= Dropping a Han Dynasty Urn =

1995 photographic work by Ai Weiwei

Dropping a Han Dynasty Urn is a photographic artwork created by Ai Weiwei in 1995. Composed of three 148 by 121 cm black-and-white photographs, it documents Ai holding, dropping, and standing over the remains of a Han dynasty urn that was approximately 2,000 years old. Ai broke two urns worth a few thousand dollars to complete this series of photographs, as the first group of photographs failed to capture the process.

== Process ==
The urn used in Ai Weiwei's work was one of a group of Han urns that Ai acquired in the 1990s. This was Ai's second work using these urns.

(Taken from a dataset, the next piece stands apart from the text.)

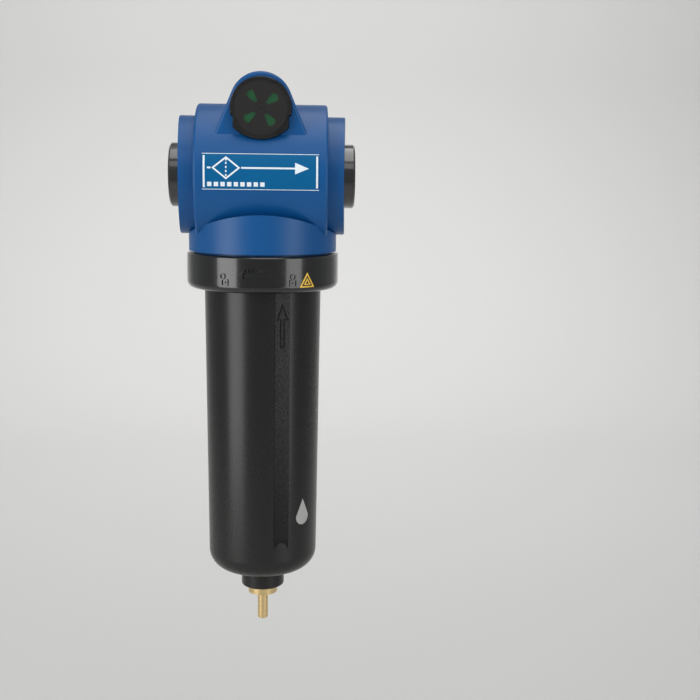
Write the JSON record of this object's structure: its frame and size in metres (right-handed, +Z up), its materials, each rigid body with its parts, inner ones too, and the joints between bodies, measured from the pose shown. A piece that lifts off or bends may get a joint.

The first was Han Jar Overpainted with Coca-Cola Logo, created in 1994. During the process of Dropping a Han Dynasty Urn, Ai chose another urn to re-photograph because the first shot failed to capture the descent of the urn.

== Related works ==
In 2006, Ai selected 51 of the Han urns he had acquired to create Colored Vases, which was exhibited at the Hirshhorn Museum and Sculpture Garden in conjunction with Dropping a Han Dynasty Urn. The work was recreated in Lego bricks in 2015.

== See also ==
Fragments of History, from 2012, is a work by Manuel Salvisberg that imitates or parodies Dropping a Han Dynasty Urn. Three black-and-white photographs show Swiss art collector Uli Sigg dropping a replica of one of the vases from Ai's Han Jar Overpainted with Coca-Cola Logo series. Sigg, who is a friend of Ai, described the photos as "something to shock Ai Weiwei".

In 2014, one Miami artist imitated Dropping a Han Dynasty Urn, destroying one of Ai's vases from the Colored Vases series at the Pérez Art Museum exhibition.